Extruded Surface: This creates a surface by extruding the section shape of a curve, along a line or along the path of another curve. Additional options control whether the section shape is rotated, translated and scaled as it’s transformed along the path.

Blended Surface: This generates a bi-linear or bi-cubic blended Coon Patch surface between 2-4 curves. The ends of the curves must meet to form a closed loop.

Revolved Surface: This rotates a curve about a principle axis or line defined by the end points of the curve to form a lathed surface. The angle of rotation can be specified to generate an open surface if desired.

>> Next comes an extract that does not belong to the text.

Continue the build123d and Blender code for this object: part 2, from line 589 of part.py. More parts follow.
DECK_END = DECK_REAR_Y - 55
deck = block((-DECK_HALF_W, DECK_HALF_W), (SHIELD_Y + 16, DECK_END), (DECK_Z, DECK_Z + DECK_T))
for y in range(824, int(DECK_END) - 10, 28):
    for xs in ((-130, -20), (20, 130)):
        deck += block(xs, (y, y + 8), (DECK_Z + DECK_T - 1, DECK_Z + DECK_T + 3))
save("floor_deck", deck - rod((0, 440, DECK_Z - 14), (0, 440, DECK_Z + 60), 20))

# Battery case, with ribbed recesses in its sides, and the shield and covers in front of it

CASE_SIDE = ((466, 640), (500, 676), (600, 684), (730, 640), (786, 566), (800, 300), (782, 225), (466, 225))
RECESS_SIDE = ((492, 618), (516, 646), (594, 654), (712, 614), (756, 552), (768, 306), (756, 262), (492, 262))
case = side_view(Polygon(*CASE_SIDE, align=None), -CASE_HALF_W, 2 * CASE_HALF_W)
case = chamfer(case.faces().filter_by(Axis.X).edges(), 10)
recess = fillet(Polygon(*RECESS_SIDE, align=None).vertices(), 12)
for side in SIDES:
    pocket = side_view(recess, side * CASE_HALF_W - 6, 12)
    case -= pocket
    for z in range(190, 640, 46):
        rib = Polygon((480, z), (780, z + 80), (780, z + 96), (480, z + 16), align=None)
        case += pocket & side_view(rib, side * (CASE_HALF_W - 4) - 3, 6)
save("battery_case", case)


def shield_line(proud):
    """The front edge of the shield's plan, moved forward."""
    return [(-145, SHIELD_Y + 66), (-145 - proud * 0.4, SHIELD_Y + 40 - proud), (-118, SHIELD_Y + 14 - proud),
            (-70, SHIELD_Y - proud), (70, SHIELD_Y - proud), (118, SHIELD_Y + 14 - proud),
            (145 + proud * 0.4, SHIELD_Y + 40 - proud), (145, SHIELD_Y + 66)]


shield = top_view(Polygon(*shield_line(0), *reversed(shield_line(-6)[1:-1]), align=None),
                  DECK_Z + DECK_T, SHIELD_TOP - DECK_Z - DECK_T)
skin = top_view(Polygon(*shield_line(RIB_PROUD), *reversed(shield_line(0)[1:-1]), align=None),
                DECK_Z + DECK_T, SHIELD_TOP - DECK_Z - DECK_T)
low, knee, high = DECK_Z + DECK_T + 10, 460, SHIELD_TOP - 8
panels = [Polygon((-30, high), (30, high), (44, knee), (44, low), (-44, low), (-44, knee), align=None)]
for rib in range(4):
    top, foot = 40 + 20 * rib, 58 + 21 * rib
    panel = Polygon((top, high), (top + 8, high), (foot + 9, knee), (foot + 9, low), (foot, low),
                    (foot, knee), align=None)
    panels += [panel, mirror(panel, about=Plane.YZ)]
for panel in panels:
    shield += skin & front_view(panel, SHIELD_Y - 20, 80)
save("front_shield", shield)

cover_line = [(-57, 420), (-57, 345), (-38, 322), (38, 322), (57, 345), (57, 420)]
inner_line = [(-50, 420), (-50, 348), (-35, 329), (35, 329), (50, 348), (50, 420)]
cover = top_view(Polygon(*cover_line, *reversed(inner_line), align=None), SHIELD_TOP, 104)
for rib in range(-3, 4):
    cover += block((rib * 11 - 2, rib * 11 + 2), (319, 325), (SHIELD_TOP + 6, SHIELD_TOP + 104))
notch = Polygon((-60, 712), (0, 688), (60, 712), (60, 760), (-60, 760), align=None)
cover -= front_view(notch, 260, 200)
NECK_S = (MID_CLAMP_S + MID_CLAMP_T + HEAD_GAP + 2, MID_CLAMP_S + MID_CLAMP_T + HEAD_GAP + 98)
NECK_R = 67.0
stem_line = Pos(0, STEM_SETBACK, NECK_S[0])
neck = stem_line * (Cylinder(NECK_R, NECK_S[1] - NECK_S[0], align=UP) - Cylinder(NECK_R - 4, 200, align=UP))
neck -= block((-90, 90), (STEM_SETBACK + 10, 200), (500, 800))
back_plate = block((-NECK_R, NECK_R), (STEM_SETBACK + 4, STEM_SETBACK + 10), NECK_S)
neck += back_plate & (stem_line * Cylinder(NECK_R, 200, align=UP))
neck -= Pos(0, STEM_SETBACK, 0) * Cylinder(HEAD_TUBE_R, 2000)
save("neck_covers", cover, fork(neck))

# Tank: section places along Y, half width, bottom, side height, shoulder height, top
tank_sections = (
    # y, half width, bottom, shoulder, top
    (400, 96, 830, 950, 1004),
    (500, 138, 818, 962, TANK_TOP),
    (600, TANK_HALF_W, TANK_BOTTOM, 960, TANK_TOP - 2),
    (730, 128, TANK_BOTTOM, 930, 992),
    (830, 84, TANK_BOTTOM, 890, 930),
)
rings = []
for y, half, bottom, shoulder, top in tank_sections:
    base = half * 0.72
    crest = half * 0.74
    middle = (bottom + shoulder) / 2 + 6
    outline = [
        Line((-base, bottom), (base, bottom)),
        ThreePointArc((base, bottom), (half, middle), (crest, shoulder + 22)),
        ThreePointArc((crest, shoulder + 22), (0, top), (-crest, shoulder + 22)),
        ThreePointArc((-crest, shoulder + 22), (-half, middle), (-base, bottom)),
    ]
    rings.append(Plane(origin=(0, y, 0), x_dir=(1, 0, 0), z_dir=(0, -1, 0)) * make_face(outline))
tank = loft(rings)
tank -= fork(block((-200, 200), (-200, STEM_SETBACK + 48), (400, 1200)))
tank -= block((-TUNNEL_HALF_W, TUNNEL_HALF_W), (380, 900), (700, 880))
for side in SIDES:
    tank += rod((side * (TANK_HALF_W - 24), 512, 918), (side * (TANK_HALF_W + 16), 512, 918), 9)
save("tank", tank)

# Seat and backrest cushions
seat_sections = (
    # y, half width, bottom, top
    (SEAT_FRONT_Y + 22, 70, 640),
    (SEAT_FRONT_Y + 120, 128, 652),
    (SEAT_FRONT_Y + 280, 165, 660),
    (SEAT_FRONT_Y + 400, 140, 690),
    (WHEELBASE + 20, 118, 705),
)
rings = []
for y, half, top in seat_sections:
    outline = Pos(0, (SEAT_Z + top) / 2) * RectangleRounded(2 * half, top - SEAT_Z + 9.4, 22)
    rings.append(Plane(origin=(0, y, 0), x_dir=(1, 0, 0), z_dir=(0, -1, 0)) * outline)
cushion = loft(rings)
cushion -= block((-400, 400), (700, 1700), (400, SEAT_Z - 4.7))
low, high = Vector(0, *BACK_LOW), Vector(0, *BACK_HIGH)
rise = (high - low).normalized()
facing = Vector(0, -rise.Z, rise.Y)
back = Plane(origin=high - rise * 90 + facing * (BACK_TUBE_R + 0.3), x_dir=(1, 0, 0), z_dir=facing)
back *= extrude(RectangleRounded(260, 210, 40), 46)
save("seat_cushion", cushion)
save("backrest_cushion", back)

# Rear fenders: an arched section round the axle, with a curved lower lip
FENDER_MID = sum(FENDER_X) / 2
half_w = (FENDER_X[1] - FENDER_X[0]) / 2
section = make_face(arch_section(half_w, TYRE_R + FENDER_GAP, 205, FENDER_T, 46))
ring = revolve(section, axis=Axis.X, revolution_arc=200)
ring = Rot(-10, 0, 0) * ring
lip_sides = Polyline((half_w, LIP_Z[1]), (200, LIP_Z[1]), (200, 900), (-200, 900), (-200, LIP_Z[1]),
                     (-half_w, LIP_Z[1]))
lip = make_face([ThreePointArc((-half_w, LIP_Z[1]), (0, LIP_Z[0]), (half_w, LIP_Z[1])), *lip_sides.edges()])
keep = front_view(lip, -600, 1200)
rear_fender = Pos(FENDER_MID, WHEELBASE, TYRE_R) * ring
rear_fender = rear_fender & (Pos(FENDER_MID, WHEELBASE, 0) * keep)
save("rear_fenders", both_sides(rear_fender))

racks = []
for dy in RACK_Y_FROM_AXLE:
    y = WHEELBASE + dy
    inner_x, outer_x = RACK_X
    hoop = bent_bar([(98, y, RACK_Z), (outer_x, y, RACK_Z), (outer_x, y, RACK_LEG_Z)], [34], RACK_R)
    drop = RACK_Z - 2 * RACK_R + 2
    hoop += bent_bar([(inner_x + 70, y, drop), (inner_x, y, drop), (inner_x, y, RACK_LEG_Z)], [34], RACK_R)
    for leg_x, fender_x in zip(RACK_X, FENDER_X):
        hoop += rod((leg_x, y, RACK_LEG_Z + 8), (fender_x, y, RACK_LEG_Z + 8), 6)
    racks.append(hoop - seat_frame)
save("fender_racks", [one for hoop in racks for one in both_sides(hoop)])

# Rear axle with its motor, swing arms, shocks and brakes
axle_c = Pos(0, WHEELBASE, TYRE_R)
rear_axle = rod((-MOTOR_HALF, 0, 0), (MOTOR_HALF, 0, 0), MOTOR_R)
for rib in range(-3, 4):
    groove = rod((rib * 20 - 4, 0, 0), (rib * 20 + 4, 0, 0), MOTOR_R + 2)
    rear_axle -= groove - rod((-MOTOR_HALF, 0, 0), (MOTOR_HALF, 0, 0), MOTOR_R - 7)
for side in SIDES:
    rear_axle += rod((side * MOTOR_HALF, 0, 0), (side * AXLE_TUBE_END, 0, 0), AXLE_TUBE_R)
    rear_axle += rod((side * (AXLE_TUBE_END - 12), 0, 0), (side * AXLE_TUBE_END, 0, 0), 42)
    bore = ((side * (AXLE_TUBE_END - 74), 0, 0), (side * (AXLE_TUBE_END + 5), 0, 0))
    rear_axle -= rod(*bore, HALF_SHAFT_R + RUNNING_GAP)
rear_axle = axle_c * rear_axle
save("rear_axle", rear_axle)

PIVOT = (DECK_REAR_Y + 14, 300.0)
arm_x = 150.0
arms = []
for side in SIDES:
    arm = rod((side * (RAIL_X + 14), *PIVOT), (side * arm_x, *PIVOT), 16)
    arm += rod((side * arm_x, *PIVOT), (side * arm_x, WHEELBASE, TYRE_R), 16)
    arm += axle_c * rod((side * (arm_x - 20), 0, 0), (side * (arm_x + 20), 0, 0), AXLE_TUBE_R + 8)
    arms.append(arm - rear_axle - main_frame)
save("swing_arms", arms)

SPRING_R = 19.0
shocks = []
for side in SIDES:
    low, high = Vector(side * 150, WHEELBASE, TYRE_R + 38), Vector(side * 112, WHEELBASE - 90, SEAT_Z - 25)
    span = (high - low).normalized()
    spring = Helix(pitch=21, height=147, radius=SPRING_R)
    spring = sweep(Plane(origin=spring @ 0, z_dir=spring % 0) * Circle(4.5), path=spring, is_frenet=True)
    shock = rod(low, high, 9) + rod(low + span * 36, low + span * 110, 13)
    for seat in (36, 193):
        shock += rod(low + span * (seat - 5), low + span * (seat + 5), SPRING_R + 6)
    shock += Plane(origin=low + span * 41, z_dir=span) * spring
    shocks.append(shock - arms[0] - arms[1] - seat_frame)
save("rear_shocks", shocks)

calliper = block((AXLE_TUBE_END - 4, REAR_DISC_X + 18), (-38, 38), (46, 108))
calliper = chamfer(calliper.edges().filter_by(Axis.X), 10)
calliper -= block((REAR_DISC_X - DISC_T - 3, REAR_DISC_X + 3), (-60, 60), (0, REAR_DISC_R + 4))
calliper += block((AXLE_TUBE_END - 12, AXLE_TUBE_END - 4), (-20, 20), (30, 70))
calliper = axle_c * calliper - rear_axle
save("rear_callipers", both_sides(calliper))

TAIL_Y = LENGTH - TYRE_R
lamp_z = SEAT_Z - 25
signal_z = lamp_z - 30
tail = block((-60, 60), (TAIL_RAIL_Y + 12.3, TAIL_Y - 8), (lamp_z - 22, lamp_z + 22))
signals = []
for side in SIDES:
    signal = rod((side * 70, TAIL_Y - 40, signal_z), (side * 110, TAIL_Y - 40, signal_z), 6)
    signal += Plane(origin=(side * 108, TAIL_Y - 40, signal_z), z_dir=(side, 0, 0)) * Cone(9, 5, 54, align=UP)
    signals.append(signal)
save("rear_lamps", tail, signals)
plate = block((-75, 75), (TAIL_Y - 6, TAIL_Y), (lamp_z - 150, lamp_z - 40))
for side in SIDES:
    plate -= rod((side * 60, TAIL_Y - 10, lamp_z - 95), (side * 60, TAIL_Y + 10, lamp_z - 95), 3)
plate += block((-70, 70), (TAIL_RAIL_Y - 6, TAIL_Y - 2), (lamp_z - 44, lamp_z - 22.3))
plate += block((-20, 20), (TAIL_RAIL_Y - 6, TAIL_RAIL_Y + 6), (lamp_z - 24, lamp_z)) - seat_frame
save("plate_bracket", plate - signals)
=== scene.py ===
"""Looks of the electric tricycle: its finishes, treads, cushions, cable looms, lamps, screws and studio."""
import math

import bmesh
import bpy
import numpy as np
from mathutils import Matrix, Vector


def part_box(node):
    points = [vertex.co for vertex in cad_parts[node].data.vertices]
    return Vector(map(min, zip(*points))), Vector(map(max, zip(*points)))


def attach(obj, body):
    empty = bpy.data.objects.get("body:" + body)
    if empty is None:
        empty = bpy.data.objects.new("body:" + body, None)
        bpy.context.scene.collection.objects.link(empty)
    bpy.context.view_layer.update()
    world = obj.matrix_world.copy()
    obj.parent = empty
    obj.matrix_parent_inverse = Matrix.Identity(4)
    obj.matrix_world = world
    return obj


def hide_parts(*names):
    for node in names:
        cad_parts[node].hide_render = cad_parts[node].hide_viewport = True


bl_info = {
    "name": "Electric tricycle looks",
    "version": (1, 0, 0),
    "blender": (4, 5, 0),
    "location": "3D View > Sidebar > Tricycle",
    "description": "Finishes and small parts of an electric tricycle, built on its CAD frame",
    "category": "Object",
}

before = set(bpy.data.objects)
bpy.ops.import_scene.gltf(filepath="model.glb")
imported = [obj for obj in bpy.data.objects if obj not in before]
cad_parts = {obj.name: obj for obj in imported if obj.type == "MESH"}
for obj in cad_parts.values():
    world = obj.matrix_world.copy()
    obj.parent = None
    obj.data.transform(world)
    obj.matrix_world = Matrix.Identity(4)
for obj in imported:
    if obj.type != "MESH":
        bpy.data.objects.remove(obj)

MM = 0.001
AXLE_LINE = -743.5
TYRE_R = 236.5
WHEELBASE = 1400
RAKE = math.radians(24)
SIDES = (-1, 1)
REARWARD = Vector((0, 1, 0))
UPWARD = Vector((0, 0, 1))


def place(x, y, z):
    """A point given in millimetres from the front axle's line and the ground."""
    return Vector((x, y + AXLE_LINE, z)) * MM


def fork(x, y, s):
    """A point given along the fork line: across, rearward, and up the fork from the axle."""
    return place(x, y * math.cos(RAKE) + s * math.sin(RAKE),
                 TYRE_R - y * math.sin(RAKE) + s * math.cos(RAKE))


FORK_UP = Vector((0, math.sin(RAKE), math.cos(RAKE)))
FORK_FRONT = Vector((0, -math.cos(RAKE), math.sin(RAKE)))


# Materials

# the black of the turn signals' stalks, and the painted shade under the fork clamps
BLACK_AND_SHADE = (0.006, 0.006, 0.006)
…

Lofted Surface: This generates a surface through a number of section curves. Sometimes this option is considered to be a quick way of creating a hull surface from sections but consideration needs to be given to the number of control points on each section curve because if it differs considerably on each the number of control points on the surface will be large to achieve compatibility. This may be undesirable if manual changes to the control points are intended. This method also provides no means of controlling surface tangency along each curve. The best method of controlling tangency is with the addition of longitudinal curves, which in effect is what X-Topology achieves.

Each tool can generate a dynamic surface which is linked to the original definition curve, updating the surface if the curve is modified, or produce a static B-Spline surface. Dynamic surfaces can be converted to static surfaces later if desired.

A revolved surface defined by a B-Spline Curve

Parametric Hull Generation

A final method of Surface creation is the Parametric Hull Generation Parametric Hull Generation Tools. These typically generate hull surfaces from a selection of numerical parameters. YachtLINES and ShipLINES are methods that quickly generate yacht and ship forms respectively. Further developments of this approach, such as IntelliHULL, allow the user to control style aspects of the hull form by providing definition curves. Surfaces generated by these tools can be extracted and refined manually.

A ShipLINES surface and associated parameters.